The task – Lines containing the string "picture" are to be counted; report only how many there are.

Data –
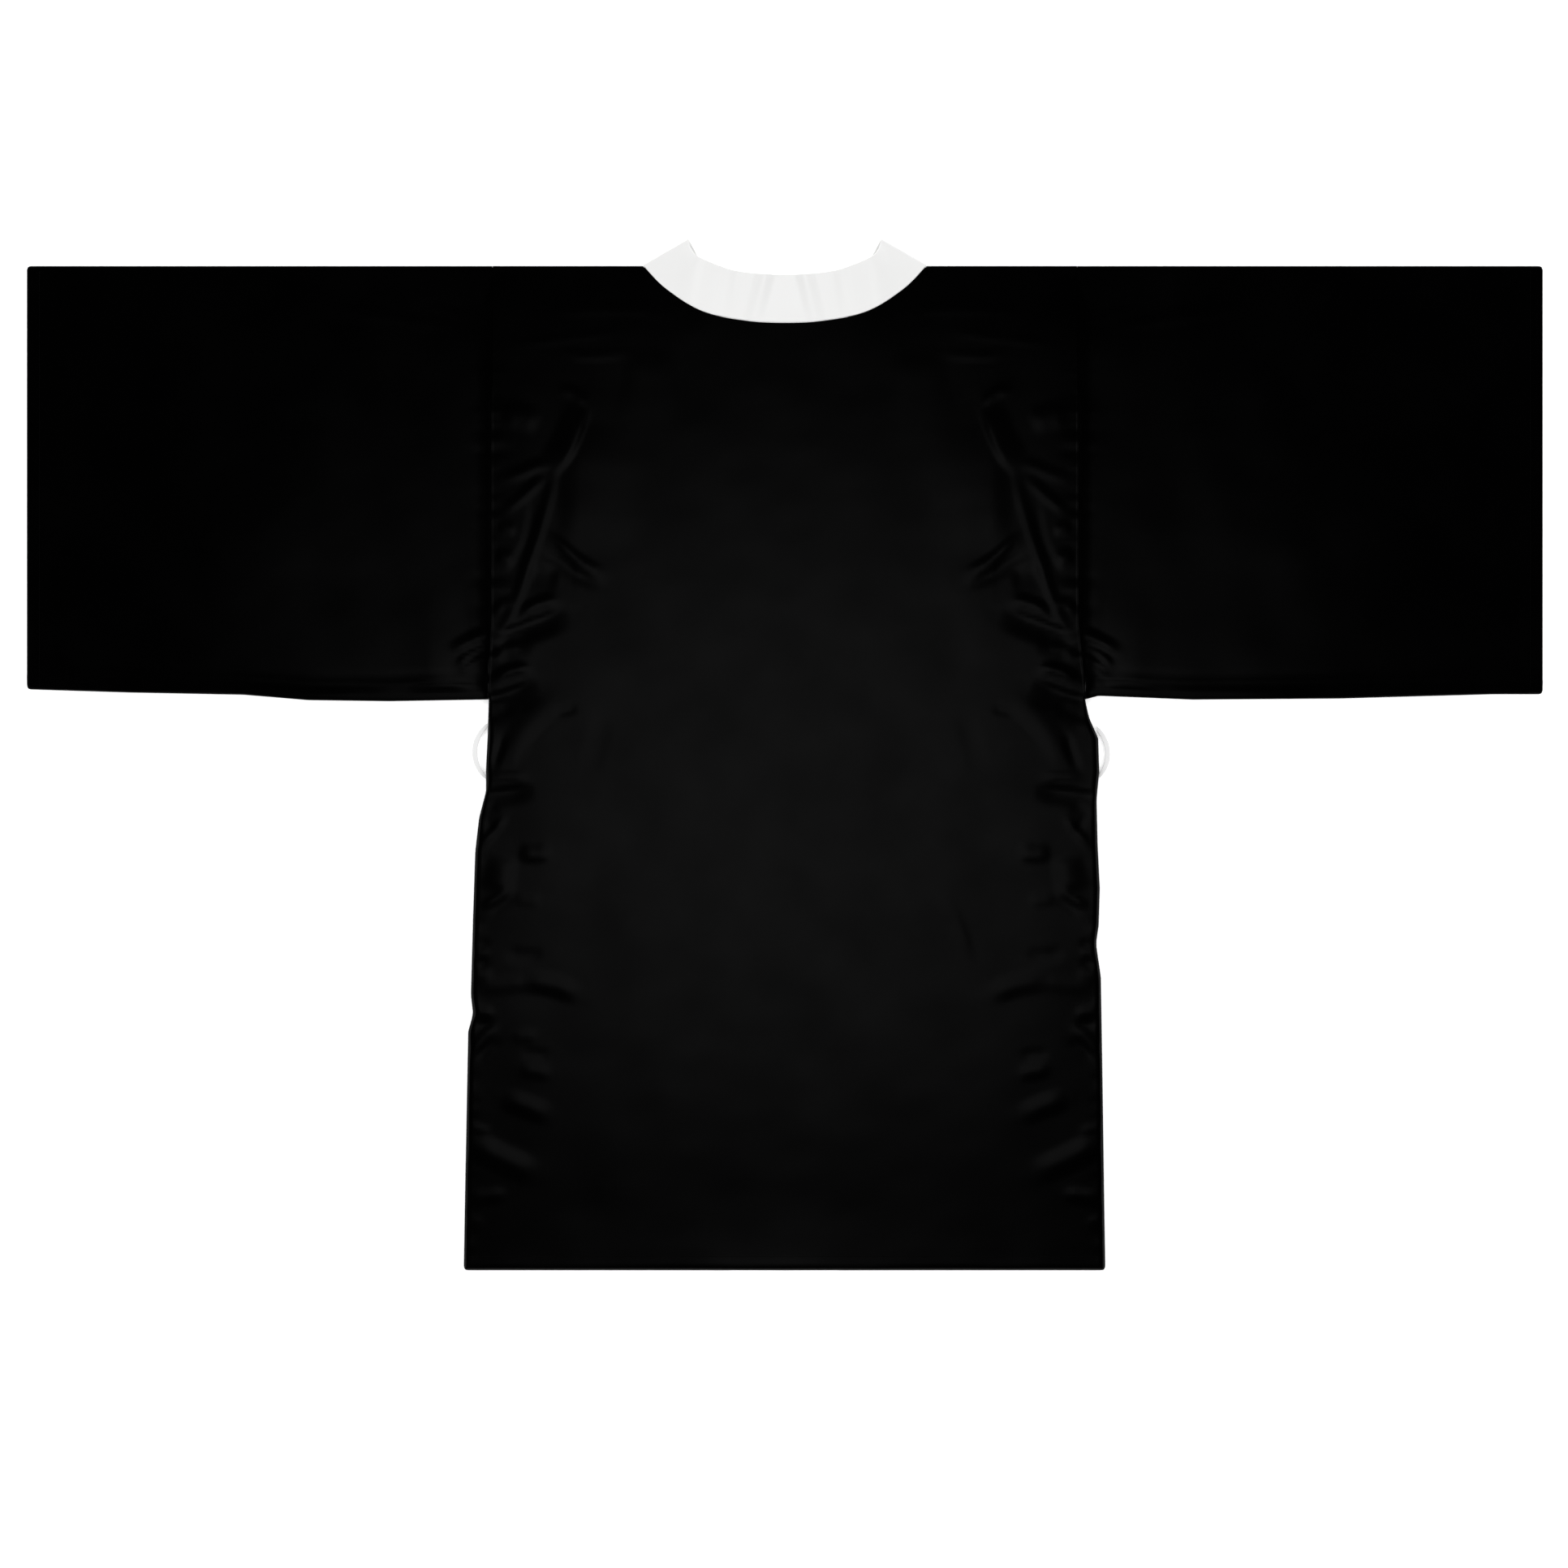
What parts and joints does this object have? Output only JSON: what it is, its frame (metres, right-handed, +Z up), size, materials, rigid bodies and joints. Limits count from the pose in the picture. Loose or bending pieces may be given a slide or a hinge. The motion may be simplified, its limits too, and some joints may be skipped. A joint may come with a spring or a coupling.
{
  "type": "kimono robe",
  "caption": "Short satin kimono robe laid out flat on its front, with wide straight sleeves, a contrasting collar band and narrow belt loops.",
  "frame": {"origin": "on the surface that the robe rests on, below the middle of its outline", "axes": "+X from cuff to cuff towards the wearer's right, +Y from the hem to the collar, +Z up out of the back"},
  "size_m": [1.4, 0.9529, 0.011],
  "materials": {
    "body_satin": "black satin with a soft sheen",
    "band_satin": "white satin with a soft sheen",
    "loop_tape": "white narrow satin tape"
  },
  "bodies": {
    "root": {"back_panel": "body_satin", "front_left": "body_satin", "front_right": "body_satin", "sleeve_left": "body_satin", "sleeve_right": "body_satin", "collar_band": "band_satin", "belt_loop_left": "loop_tape", "belt_loop_right": "loop_tape"}
  },
  "joints": []
}
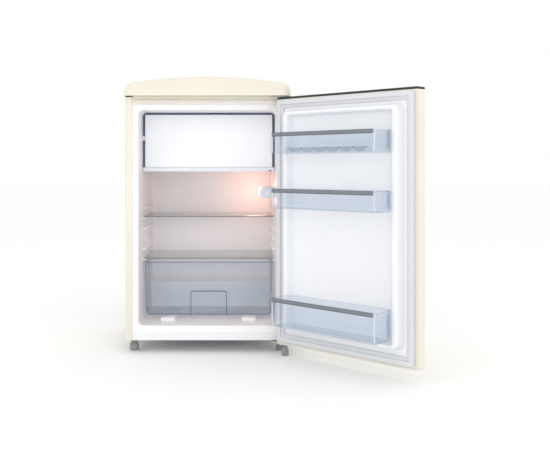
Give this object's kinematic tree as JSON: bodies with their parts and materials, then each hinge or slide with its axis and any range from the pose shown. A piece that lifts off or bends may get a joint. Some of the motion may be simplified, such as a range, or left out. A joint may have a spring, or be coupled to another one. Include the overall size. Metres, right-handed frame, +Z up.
{
  "type": "mini fridge",
  "caption": "Small retro refrigerator with a domed cream top, open door with clear bins, an ice box flap, glass shelves and a clear crisper drawer.",
  "frame": {"origin": "on the floor, in the middle of the whole object's bounding box with the door standing open", "axes": "+Z up, -Y out of the cabinet's front towards the user, +Y to its back, +X to the side the door is hinged on"},
  "size_m": [0.9136, 0.965, 0.919],
  "materials": {
    "back_panel": "zinc plated steel",
    "base_panel": "zinc plated steel",
    "cap_underframe": "glossy cream moulding",
    "compressor": "black paint",
    "compressor_plate": "zinc plated steel",
    "condenser_bracket_left": "black paint",
    "condenser_bracket_right": "black paint",
    "condenser_coil": "black paint",
    "crisper_drawer": "clear plastic",
    "door_bottom_cap": "black plastic",
    "door_bush_lower": "white moulded plastic",
    "door_bush_upper": "white moulded plastic",
    "door_gasket": "soft seal",
    "door_handle": "polished plating",
    "door_insulation": "rigid foam",
    "door_liner": "white moulded plastic",
    "door_skin": "glossy cream enamel",
    "door_top_cap": "black plastic",
    "egg_tray": "clear plastic",
    "evaporation_tray": "black plastic",
    "foot_front_left": "grey plastic",
    "foot_front_right": "grey plastic",
    "foot_rear_left": "grey plastic",
    "foot_rear_right": "grey plastic",
    "freezer_catch": "white moulded plastic",
    "freezer_flap": "white moulded plastic",
    "freezer_frame": "white moulded plastic",
    "freezer_lip": "grey satin strip",
    "freezer_sleeve": "rolled aluminium",
    "handle_post_lower": "polished plating",
    "handle_post_upper": "polished plating",
    "hinge_foot": "grey plastic",
    "inner_liner": "white moulded plastic",
    "insulation": "rigid foam",
    "lamp_bulb": "frosted bulb",
    "light_switch": "white moulded plastic",
    "lower_bin": "clear plastic",
    "lower_front_strip": "white moulded plastic",
    "lower_hinge": "zinc plated steel",
    "lower_pin": "zinc plated steel",
    "lower_rail": "satin grey strip",
    "lower_shelf": "toughened glass",
    "middle_bin": "clear plastic",
    "middle_rail": "satin grey strip",
    "power_inlet": "black plastic",
    "rear_spacer_left": "black plastic",
    "rear_spacer_right": "black plastic",
    "side_panel_left": "glossy cream enamel",
    "side_panel_right": "glossy cream enamel",
    "terminal_box": "black plastic",
    "thermostat_housing": "milky translucent plastic",
    "thermostat_knob": "white moulded plastic",
    "top_cap": "glossy cream moulding",
    "top_panel": "zinc plated steel",
    "upper_bin": "clear plastic",
    "upper_front_bar": "glossy cream enamel",
    "upper_hinge": "zinc plated steel",
    "upper_pin": "zinc plated steel",
    "upper_rail": "satin grey strip",
    "upper_shelf": "toughened glass"
  },
  "bodies": {
    "cabinet": {"back_panel": "back_panel", "base_panel": "base_panel", "cap_underframe": "cap_underframe", "compressor": "compressor", "compressor_plate": "compressor_plate", "condenser_bracket_left": "condenser_bracket_left", "condenser_bracket_right": "condenser_bracket_right", "condenser_coil": "condenser_coil", "evaporation_tray": "evaporation_tray", "foot_rear_left": "foot_rear_left", "foot_rear_right": "foot_rear_right", "freezer_catch": "freezer_catch", "freezer_frame": "freezer_frame", "freezer_lip": "freezer_lip", "freezer_sleeve": "freezer_sleeve", "inner_liner": "inner_liner", "insulation": "insulation", "lamp_bulb": "lamp_bulb", "light_switch": "light_switch", "lower_front_strip": "lower_front_strip", "lower_hinge": "lower_hinge", "lower_pin": "lower_pin", "power_inlet": "power_inlet", "rear_spacer_left": "rear_spacer_left", "rear_spacer_right": "rear_spacer_right", "side_panel_left": "side_panel_left", "side_panel_right": "side_panel_right", "terminal_box": "terminal_box", "thermostat_housing": "thermostat_housing", "top_cap": "top_cap", "top_panel": "top_panel", "upper_front_bar": "upper_front_bar", "upper_hinge": "upper_hinge", "upper_pin": "upper_pin"},
    "door": {"door_skin": "door_skin", "door_liner": "door_liner", "door_insulation": "door_insulation", "door_gasket": "door_gasket", "door_bottom_cap": "door_bottom_cap", "door_top_cap": "door_top_cap", "door_bush_lower": "door_bush_lower", "door_bush_upper": "door_bush_upper", "door_handle": "door_handle", "handle_post_upper": "handle_post_upper", "handle_post_lower": "handle_post_lower"},
    "freezer_flap": {"freezer_flap": "freezer_flap"},
    "upper_shelf": {"upper_shelf": "upper_shelf"},
    "lower_shelf": {"lower_shelf": "lower_shelf"},
    "crisper_drawer": {"crisper_drawer": "crisper_drawer"},
    "upper_bin": {"upper_bin": "upper_bin", "upper_rail": "upper_rail"},
    "middle_bin": {"middle_bin": "middle_bin", "middle_rail": "middle_rail"},
    "lower_bin": {"lower_bin": "lower_bin", "lower_rail": "lower_rail"},
    "egg_tray": {"egg_tray": "egg_tray"},
    "thermostat_knob": {"thermostat_knob": "thermostat_knob"},
    "foot_front_left": {"foot_front_left": "foot_front_left"},
    "foot_front_right": {"foot_front_right": "foot_front_right"},
    "hinge_foot": {"hinge_foot": "hinge_foot"}
  },
  "joints": [
    {"name": "door_hinge", "type": "hinge", "parent": "cabinet", "child": "door", "pos_m": [0.07672, -0.06448, 0.4], "axis": [0, 0, 1], "range_deg": [-134, 10]},
    {"name": "freezer_flap_hinge", "type": "hinge", "parent": "cabinet", "child": "freezer_flap", "pos_m": [0.03572, 0.09352, 0.7], "axis": [0, 0, 1], "range_deg": [0, 80]},
    {"name": "upper_shelf_slide", "type": "slide", "parent": "cabinet", "child": "upper_shelf", "axis": [0, -1, 0], "range_m": [0, 0.2]},
    {"name": "lower_shelf_slide", "type": "slide", "parent": "cabinet", "child": "lower_shelf", "axis": [0, -1, 0], "range_m": [0, 0.2]},
    {"name": "crisper_slide", "type": "slide", "parent": "cabinet", "child": "crisper_drawer", "axis": [0, -1, 0], "range_m": [0, 0.18]},
    {"name": "upper_bin_lift", "type": "slide", "parent": "door", "child": "upper_bin", "axis": [0, 0, 1], "range_m": [0, 0.03]},
    {"name": "middle_bin_lift", "type": "slide", "parent": "door", "child": "middle_bin", "axis": [0, 0, 1], "range_m": [0, 0.03]},
    {"name": "lower_bin_lift", "type": "slide", "parent": "door", "child": "lower_bin", "axis": [0, 0, 1], "range_m": [0, 0.03]},
    {"name": "egg_tray_lift", "type": "slide", "parent": "upper_bin", "child": "egg_tray", "axis": [0, 0, 1], "range_m": [0, 0.05]},
    {"name": "thermostat_turn", "type": "hinge", "parent": "cabinet", "child": "thermostat_knob", "pos_m": [0.02392, 0.14802, 0.529], "axis": [0, -1, 0], "range_deg": [0, 270]},
    {"name": "foot_front_left_turn", "type": "hinge", "parent": "cabinet", "child": "foot_front_left", "pos_m": [-0.43028, 0.02052, 0.02], "axis": [0, 0, 1], "continuous": true},
    {"name": "foot_front_right_turn", "type": "hinge", "parent": "cabinet", "child": "foot_front_right", "pos_m": [0.06672, 0.02252, 0.02], "axis": [0, 0, 1], "continuous": true},
    {"name": "hinge_foot_turn", "type": "hinge", "parent": "cabinet", "child": "hinge_foot", "pos_m": [0.07672, -0.06448, 0.015], "axis": [0, 0, 1], "continuous": true}
  ]
}
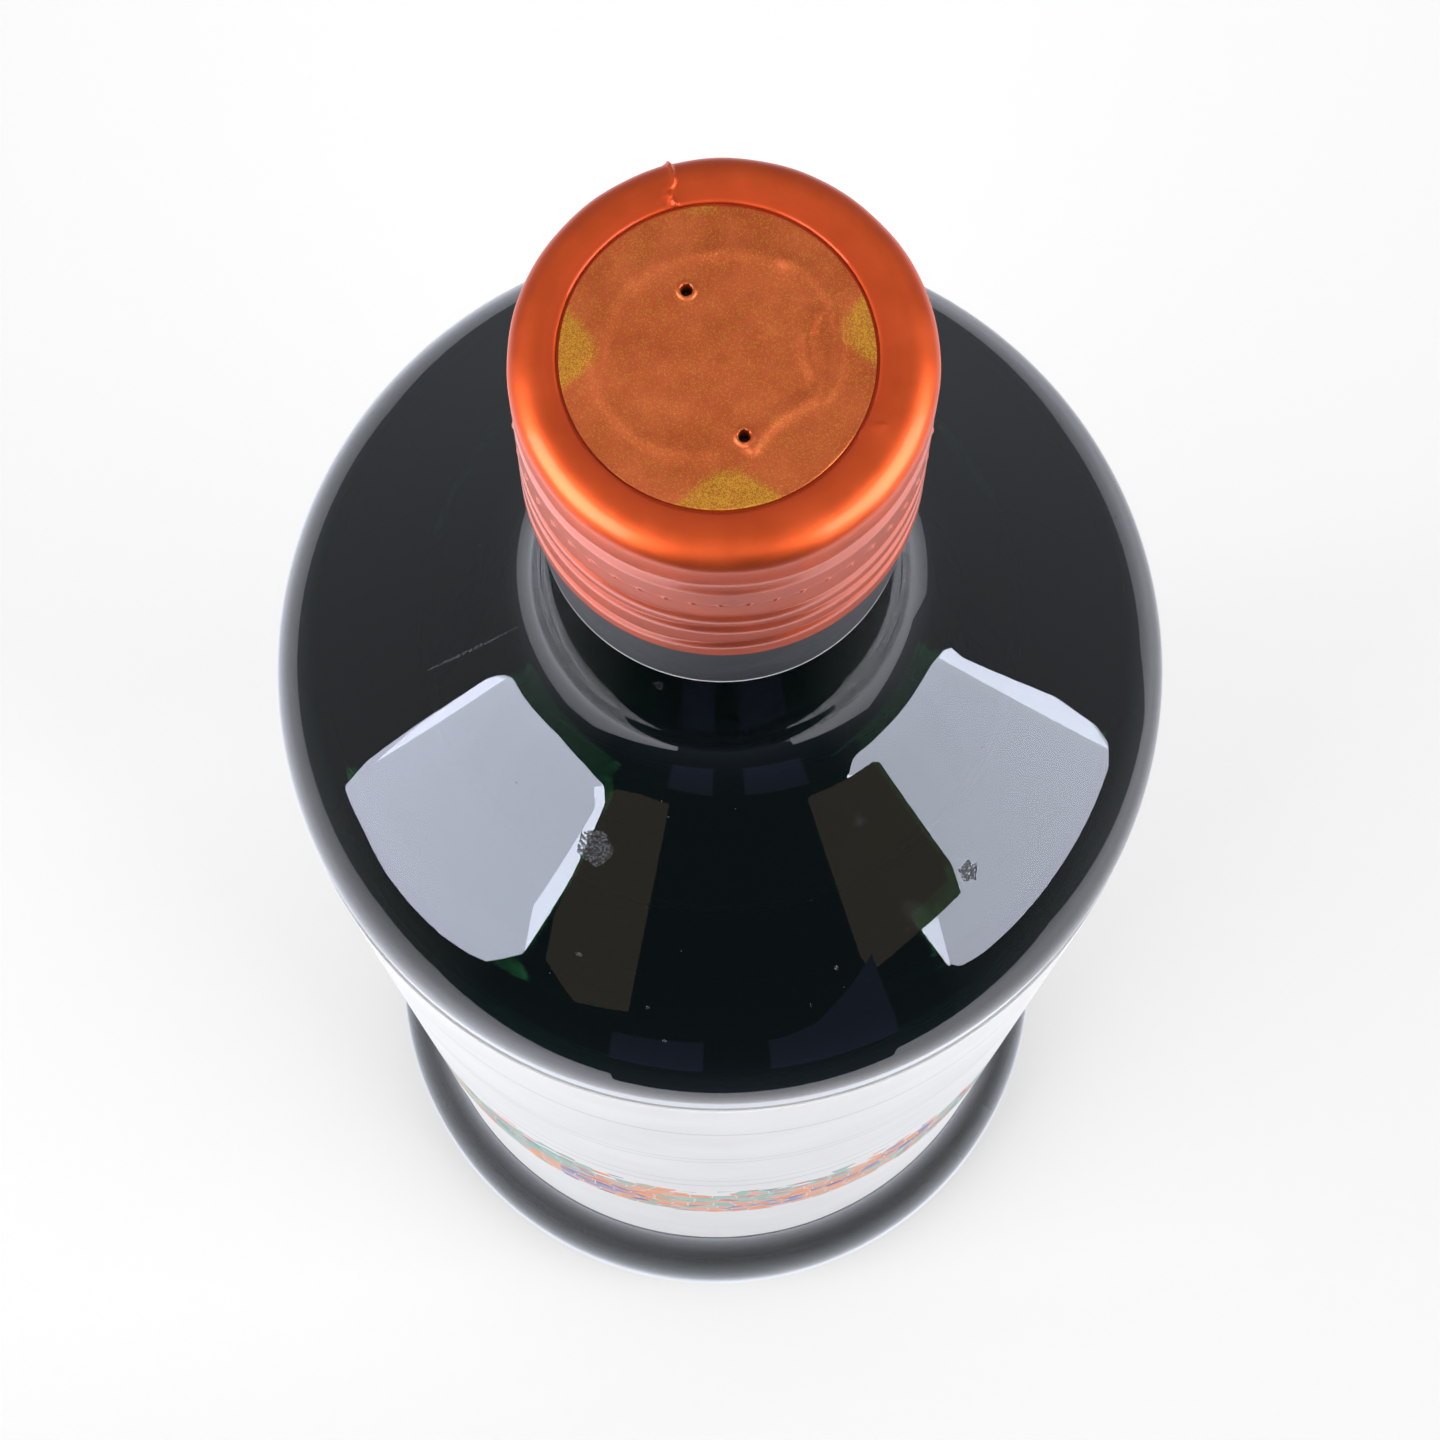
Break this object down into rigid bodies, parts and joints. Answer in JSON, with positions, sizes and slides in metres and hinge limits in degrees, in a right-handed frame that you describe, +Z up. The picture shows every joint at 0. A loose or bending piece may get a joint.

Solved exercise – 2